The old emergency financial manager law wasn’t strong enough, as we learned during Robert Bobb’s tenure with Detroit Public Schools. (The Detroit News)
Since Gov. Rick Snyder announced that he will appoint an emergency manager for Detroit, many residents and organizations in the city are probably wondering about the implications of this announcement. Emergency managers have been part of the Michigan legal process since 1990. An emergency manager is appointed when the state government believes that a local municipality or school district is facing an unresolved fiscal crisis and does not have a feasible plan to fix it.
Why should the state care? State government has a vested interest in the fiscal solvency of local governments. Local governments are "creatures of the state" in legal parlance, meaning they are created via constitutional and statutory authority of the state. A bond default or missed payroll by a local government could have widespread ramifications for other governments. A fiscal failure in Southeast Michigan could raise the cost of borrowing for West Michigan local governments. Also, we share a common tax base, such as the state education tax to pay for all of our schools. Each local government is not entirely an entity unto its own. For these reasons, state intervention in local fiscal affairs is necessary and prudent where a crisis with no plan to fix it exists.
Emergency managers have wide and sweeping powers to address a local fiscal crisis. For starters, an emergency manager can request and review all documents and records necessary to assess the financial condition and status of the municipality or school district in his/her purview. Using this information, the EM is required to provide the state treasurer a plan for fixing the crisis. After the review and development of a plan, the EM can move quickly to take action.

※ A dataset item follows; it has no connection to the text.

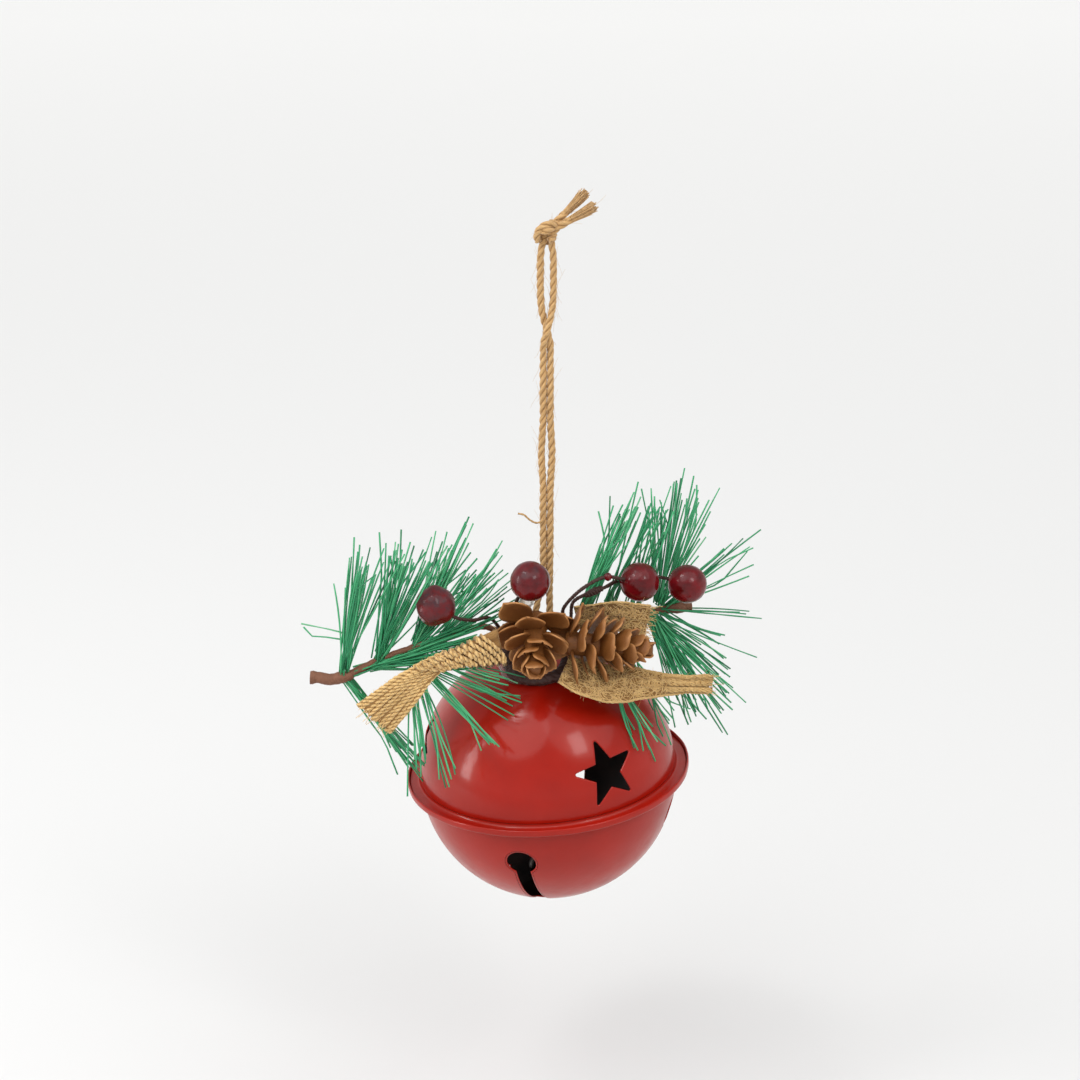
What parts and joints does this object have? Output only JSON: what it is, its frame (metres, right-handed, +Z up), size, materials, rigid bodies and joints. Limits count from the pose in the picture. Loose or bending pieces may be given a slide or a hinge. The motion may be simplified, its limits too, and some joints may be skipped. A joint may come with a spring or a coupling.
{
  "type": "christmas bell ornament",
  "caption": "Hanging jingle bell of two pressed red shells with star and keyhole cut-outs, on a twine loop, with pine, cones, berries and ribbon at its crown.",
  "frame": {"origin": "where the twine loop bears on its hook, just under the knot", "axes": "+Z up along the hanging twine; +X to the right across the spray, -Y towards the front"},
  "size_m": [0.1488, 0.088, 0.2247],
  "materials": {
    "red_paint": "satin",
    "steel_wire": "drawn",
    "steel_ball": "tumbled",
    "twine": "twisted jute",
    "stem_tape": "wound tape on wire",
    "clear_glue": "clear gloss",
    "pinecone": "dry, natural",
    "berry": "frosted gloss",
    "sprig_tape": "wound paper tape",
    "needles": "satin",
    "ribbon": "open woven jute"
  },
  "bodies": {
    "hanger": {"twine_left": "twine", "twine_right": "twine", "twine_knot": "twine", "twine_tails": "twine"},
    "bight": {"twine_bight": "twine"},
    "bell": {"upper_shell": "red_paint", "lower_shell": "red_paint", "hanging_eye": "steel_wire", "stem_binding": "stem_tape", "glue_ring": "clear_glue", "glue_drop": "clear_glue", "front_pinecone": "pinecone", "side_pinecone": "pinecone", "berry_left": "berry", "berry_middle": "berry", "berry_right": "berry", "berry_far_right": "berry", "stem_left": "stem_tape", "stem_middle": "stem_tape", "stem_right": "stem_tape", "stem_far_right": "stem_tape", "stem_bud": "berry", "stem_wrap": "stem_tape", "left_sprig_stem": "sprig_tape", "left_sprig_needles": "needles", "right_sprig_stem": "sprig_tape", "right_sprig_needles": "needles", "ribbon_left": "ribbon", "ribbon_upper": "ribbon", "ribbon_lower": "ribbon"},
    "jingle_ball": {"jingle_ball": "steel_ball"}
  },
  "joints": [
    {"name": "twine_twist", "type": "hinge", "parent": "hanger", "child": "bight", "pos_m": [0, 0, -0.088], "axis": [0, 0, 1], "range_deg": [-90, 90]},
    {"name": "bell_tilt", "type": "hinge", "parent": "bight", "child": "bell", "pos_m": [-0.0012, 0, -0.1155], "axis": [0, 1, 0], "range_deg": [-12, 12]},
    {"name": "ball_roll", "type": "hinge", "parent": "bell", "child": "jingle_ball", "pos_m": [0.00051, 0, -0.16559], "axis": [0, 1, 0], "range_deg": [-75, 75]}
  ]
}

Perhaps most importantly, the EM has the power to approve and amend the municipality or school system's budget. Typically, local governments in crisis are not following their budget plans, either because they overestimate revenues, under project spending, or both. EMs will also review and may reject or alter vendor contracts and other local government expenses. Short-term actions will be taken to try to restore immediate solvency. These actions, however, likely won't fix long-term fiscal problems.

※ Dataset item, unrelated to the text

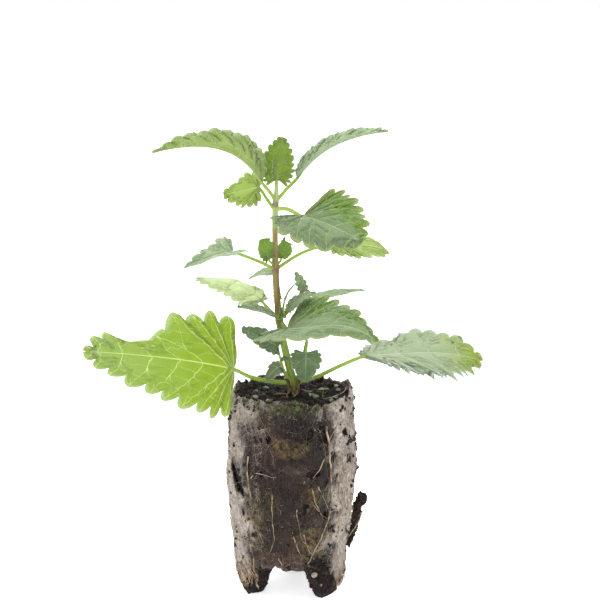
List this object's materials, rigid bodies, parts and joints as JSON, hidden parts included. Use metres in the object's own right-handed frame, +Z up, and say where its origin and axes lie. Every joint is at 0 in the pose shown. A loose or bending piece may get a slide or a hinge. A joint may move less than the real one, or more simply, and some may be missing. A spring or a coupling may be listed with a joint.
{
  "type": "young catmint plant rooted in a paper-sleeved plug of growing mix",
  "caption": "Young catmint plant with toothed leaves on a square stem, rooted in an upright plug of dark growing mix in a worn, root-grown paper sleeve.",
  "frame": {"origin": "on the surface that the plug stands on, under the middle of the plant's spread", "axes": "+Z up the plant, +X to the right and -Y towards the viewer in the front view"},
  "size_m": [0.1312, 0.0619, 0.1534],
  "materials": {
    "growing_mix": "matte, crumbly and damp",
    "sleeve_paper": "matte, stained and fibrous",
    "root": "satin",
    "stem": "satin with short hairs",
    "leaf": "soft satin with short hairs",
    "young_leaf": "soft satin with short hairs"
  },
  "bodies": {
    "root": {"soil_plug": "growing_mix", "paper_sleeve": "sleeve_paper", "soil_clump": "growing_mix", "root_long": "root", "root_right_fork": "root", "root_right_low": "root", "root_left": "root", "root_left_loop": "root", "root_side": "root", "root_back": "root", "root_back_low": "root", "stem": "stem", "leaf_base_left": "leaf", "leaf_base_right": "leaf", "leaf_first_front": "leaf", "leaf_first_back": "leaf", "leaf_second_left": "leaf", "leaf_second_right": "leaf", "leaf_third_front": "leaf", "leaf_third_back": "leaf", "leaf_fourth_left": "leaf", "leaf_fourth_right": "leaf", "shoot_base_left": "young_leaf", "shoot_base_right": "young_leaf", "shoot_first_left": "young_leaf", "shoot_first_right": "young_leaf", "shoot_first_back": "young_leaf", "shoot_first_front": "young_leaf", "shoot_second_left": "young_leaf", "shoot_second_right": "young_leaf", "tip_leaves": "young_leaf"}
  },
  "joints": []
}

For cities and school districts, labor costs are typically the largest part of the budget. They are also a major source of fiscal problems, along with debt. This cost includes not only wages and salaries but benefits such as pensions, employee and retiree healthcare and life insurance. The most controversial and arguably most important power of the emergency manager is the power to terminate, reject and modify collective bargaining agreements. An emergency manager can, under certain conditions, make changes or terminate parts or all of these collectively bargained agreements.
What can't an EM do? An EM can't sell municipal or school assets without state approval. An EM can't terminate or change collectively bargained agreements without state approval. An EM can't raise taxes without voter approval. An EM can't merge two units of local government without the approval of voters from both jurisdictions. An EM can be impeached and removed by the state Legislature for misconduct. In other words, there are limits on the powers of an EM, as there are for all government officials.

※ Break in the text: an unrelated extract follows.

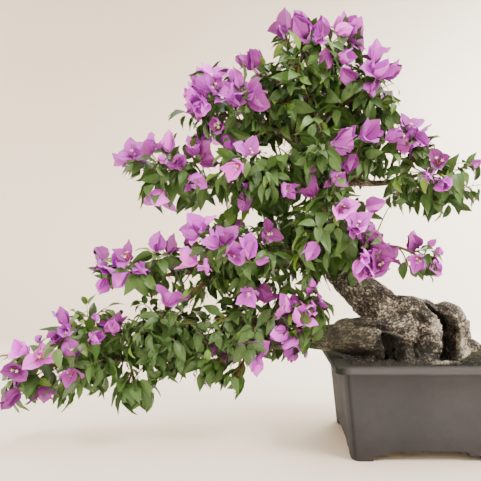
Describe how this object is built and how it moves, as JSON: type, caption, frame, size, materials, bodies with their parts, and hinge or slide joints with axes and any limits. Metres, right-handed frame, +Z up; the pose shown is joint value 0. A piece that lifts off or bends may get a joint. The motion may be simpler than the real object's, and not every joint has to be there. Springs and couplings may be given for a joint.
{
  "type": "potted bougainvillea bonsai",
  "caption": "Cascading bougainvillea bonsai with a leaning trunk, layered leafy pads and pink bracts, in a square footed clay pot.",
  "frame": {"origin": "on the ground under the pot's feet, at the middle of the whole plant's bounding box seen from above", "axes": "+X from the crown's cascading tip towards the pot, +Y towards the back of the plant, +Z up"},
  "size_m": [0.9396, 0.4034, 0.8174],
  "materials": {
    "clay": "matte",
    "soil": "matte",
    "bark": "matte",
    "leaf": "satin",
    "bract": "matte",
    "blossom": "matte",
    "moss": "matte"
  },
  "bodies": {
    "root": {"pot": "clay", "soil": "soil", "trunk": "bark", "leader_left": "bark", "bough_low_left": "bark", "bough_mid_left": "bark", "bough_upper_left": "bark", "bough_high_left": "bark", "bough_top_right": "bark", "bough_right": "bark", "bough_low_right": "bark", "bough_back_low": "bark", "bough_back_right": "bark", "bough_back_left": "bark", "bough_back_top": "bark", "foliage_low_inner": "leaf", "foliage_low_middle": "leaf", "foliage_low_outer": "leaf", "foliage_low_tip": "leaf", "foliage_mid_inner": "leaf", "foliage_mid_outer": "leaf", "foliage_upper_inner": "leaf", "foliage_upper_outer": "leaf", "foliage_high_left": "leaf", "foliage_top_left": "leaf", "foliage_apex": "leaf", "foliage_top_right": "leaf", "foliage_right_inner": "leaf", "foliage_right_outer": "leaf", "foliage_front": "leaf", "foliage_front_upper": "leaf", "foliage_low_right": "leaf", "foliage_back_low": "leaf", "foliage_back_right": "leaf", "foliage_back_left": "leaf", "foliage_back_top": "leaf"}
  },
  "joints": []
}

How does the EM enforce what he/she wants to accomplish? The EM has the power to sue any local officials in circuit court and have the court order an action to be taken. EMs "speak" by writing up orders that lay out what they wish to do and how they wish to do it. These orders have the force of law.
Some new restrictions will be placed on EMs when the new financial emergency law (P.A. 436 of 2012) goes into place on March 28. Under this new law, city councils and school boards can challenge certain actions that an EM is attempting to take. For example, if an EM proposes to sell a city asset or terminate or change a collective bargaining agreement, a local governing body can propose an alternative measure that would save an equal amount of money. This could be shutting down a specific service, outsourcing an activity or perhaps raising fees. If a city does challenge an EM order, the final decision rests with the Local Emergency Financial Assistance Loan Board. The board will then determine which action is in the best interest of the community.
What is the goal of placing an emergency manager in Detroit? To have the EM undertake actions that will close the deficit and return financial solvency to city government. In each community where an EM has been placed, the unique circumstances of that community have required different actions to be taken to resolve the deficit. Detroit's problems are based on decades of economic decline, suffocating legacy costs and an inability to adjust city services to a declining population. These mismatches must be resolved for the city to regain short- and long-term financial solvency.
An emergency manager does have the power to recommend and, with gubernatorial approval, file for federal bankruptcy protection. The bankruptcy process involves the city putting forward a plan to resolve its fiscal crisis. This is different from just having an emergency manager because a federal judge has broader powers of contract adjustment. These broader powers may be more effective and long-lasting in altering costs than the actions of an EM.
On the other hand, a federal judge can't sell city assets, run city hall or order the police department to restructure. Even with bankruptcy, the city will need all tools at its disposal to restructure and address the short- and long-run fiscal crisis.